Laura Perrins: You are no longer Deputy Chairman of Ukip but your new position is Spokesperson for the Ukip parliamentary party. How is the new role going?
Suzanne Evans: It’s only been a few days, but so far so good! It’s lovely to be part of a small, highly competent, dedicated, and very friendly team.
LP: Why should Britain leave the EU?
SE: I‘d like to turn that question around and ask: if Britain were not in the EU today, would you vote to join it?
Would you vote to allow nationals of 27 foreign countries to force Britain to do as they say on issues such as border control; immigration and asylum; business and employment; financial services? Would you vote to give them full control over our farming and fishing industries, to the point where they can tell a dad who takes his son fishing on the weekend how many fish they are allowed to catch?
Would you hand over responsibility for negotiating trade deals to them? Give them control of VAT or ultimate responsibility for how we deal with criminals? Let them dictate what information we put on food labels? The right to tell us we must send animals across a continent for slaughter, however much it distresses them? And would you agree that paying them £20 billion a year for this privilege is a fair deal?
Oh, and by the way, the 27 who will be making this decision over our heads include former communists and failed heads of state. And they won’t be elected by us; we probably won’t know who they are; they won’t be accountable to us; we won’t be able to sit in on their meetings and see for ourselves what’s going on; and we won’t be able to vote them out of office if they screw up. Are you okay with that?

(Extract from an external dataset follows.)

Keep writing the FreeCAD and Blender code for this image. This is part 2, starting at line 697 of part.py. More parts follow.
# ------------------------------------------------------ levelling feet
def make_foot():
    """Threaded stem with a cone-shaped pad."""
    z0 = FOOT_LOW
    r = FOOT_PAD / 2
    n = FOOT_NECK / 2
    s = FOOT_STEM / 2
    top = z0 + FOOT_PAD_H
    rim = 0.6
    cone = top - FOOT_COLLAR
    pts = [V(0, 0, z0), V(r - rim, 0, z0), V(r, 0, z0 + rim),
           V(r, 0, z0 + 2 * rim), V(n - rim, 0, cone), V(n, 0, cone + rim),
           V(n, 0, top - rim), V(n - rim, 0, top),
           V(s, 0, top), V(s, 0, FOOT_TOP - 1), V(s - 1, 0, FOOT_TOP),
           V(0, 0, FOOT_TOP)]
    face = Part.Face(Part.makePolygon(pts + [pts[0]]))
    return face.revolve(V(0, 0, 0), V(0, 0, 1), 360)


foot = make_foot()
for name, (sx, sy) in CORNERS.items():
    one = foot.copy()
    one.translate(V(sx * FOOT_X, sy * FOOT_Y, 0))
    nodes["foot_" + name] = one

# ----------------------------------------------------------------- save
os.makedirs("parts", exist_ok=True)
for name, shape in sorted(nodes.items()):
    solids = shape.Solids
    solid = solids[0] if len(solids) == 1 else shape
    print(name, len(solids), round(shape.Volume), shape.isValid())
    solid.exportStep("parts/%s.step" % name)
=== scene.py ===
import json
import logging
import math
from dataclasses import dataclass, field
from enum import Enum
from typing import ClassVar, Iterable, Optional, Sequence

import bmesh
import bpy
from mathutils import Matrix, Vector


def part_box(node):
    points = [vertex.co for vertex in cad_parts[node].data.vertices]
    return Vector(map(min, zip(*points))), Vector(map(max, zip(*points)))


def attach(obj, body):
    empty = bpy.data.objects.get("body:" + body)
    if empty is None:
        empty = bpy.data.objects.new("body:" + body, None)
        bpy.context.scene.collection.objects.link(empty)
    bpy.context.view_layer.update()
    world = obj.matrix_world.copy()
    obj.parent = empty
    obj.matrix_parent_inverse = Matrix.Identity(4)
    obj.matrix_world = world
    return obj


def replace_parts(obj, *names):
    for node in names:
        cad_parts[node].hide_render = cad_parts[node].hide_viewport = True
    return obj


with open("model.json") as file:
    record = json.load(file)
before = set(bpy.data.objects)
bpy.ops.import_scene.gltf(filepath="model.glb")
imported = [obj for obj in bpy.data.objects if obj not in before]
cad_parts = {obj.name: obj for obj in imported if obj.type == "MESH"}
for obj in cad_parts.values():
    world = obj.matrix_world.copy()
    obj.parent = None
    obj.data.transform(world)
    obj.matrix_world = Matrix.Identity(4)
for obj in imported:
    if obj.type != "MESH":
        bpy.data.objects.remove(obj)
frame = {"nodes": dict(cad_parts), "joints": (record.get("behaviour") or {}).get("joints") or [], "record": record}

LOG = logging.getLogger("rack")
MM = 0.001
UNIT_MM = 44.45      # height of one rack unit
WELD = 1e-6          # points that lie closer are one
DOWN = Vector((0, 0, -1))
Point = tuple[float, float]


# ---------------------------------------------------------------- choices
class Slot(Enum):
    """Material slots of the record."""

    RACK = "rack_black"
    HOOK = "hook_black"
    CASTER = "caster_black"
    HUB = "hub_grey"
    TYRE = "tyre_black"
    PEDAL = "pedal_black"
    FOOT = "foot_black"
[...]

I’m not. We would never join today, so we should vote to leave now.
LP: You are also with Women for Britain (to leave the EU).Arguably, women could decide the referendum and are a key constituency. In my opinion, women can be very risk averse, sometimes for good and sometimes for ill. Generalising, many will instinctively go with the status quo. They will be particularly sensitive to how things will look in the future for their children and might be susceptible to the repeated scaremongering by Cameron and Osborne.
What’s your pitch to women?
SE: Women fought long and hard to get the vote in this country, but now the power we have at the ballot box is being stripped away from us by stealth. The suffragettes’ efforts have been completely undermined because unelected EU commissioners make most of our laws, and ultimately plan to make all of them.

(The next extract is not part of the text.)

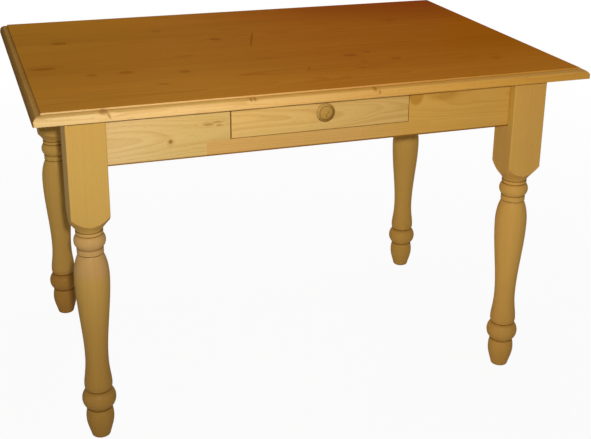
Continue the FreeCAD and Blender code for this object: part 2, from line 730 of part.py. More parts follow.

Britain has always been ahead of the EU on women’s rights. On issues like equal pay, divorce, domestic violence, abortion, contraception, maternity leave and childcare, for instance, UK law has always been stronger than anything the EU has done.
Whatever your views on some of these issues – clearly there is heated debate on abortion & divorce, for instance, it is the British people through their elected representatives that should make any changes – not supranational EU legislatures, Brussels bureaucrats or even worse European courts.
On the matter of women’s rights, the EU has always been playing catch up with the UK.
Often, the EU has made life harder for women. The EU has pushed up the cost of car insurance for women, for instance, and has introduced legislation that’s forced many women choosing to work part-time on zero-hours contracts. Open borders have made it so much easier for criminals to traffic women into sexual or domestic slavery.
For goodness’ sake, our government now doesn’t even have the power to scrap VAT on tampons because of the EU! Are we strong women who want to maintain the power to lobby our government? Then voting to leave is the only safe option.
LP: If Britain leaves the EU, what is the Suzanne Evans immigration policy?
SE: My immigration policy is unashamedly Ukip immigration policy as written in our general election manifesto. It’s a sensible, Australian-style, points-based immigration system that doesn’t discriminate in favour of predominantly white, Christian Europeans but treats everyone equally, whatever their race, religion or country of origin.
It’s an immigration policy that welcomes into Britain those who will bring the skills we need; who are willing to integrate into British life; obey the law; and be self-sufficient. It’s an immigration policy adhered to by most countries in the world. It’s a policy that is absolutely not about raising the drawbridge to Britain, just about controlling who walks over it.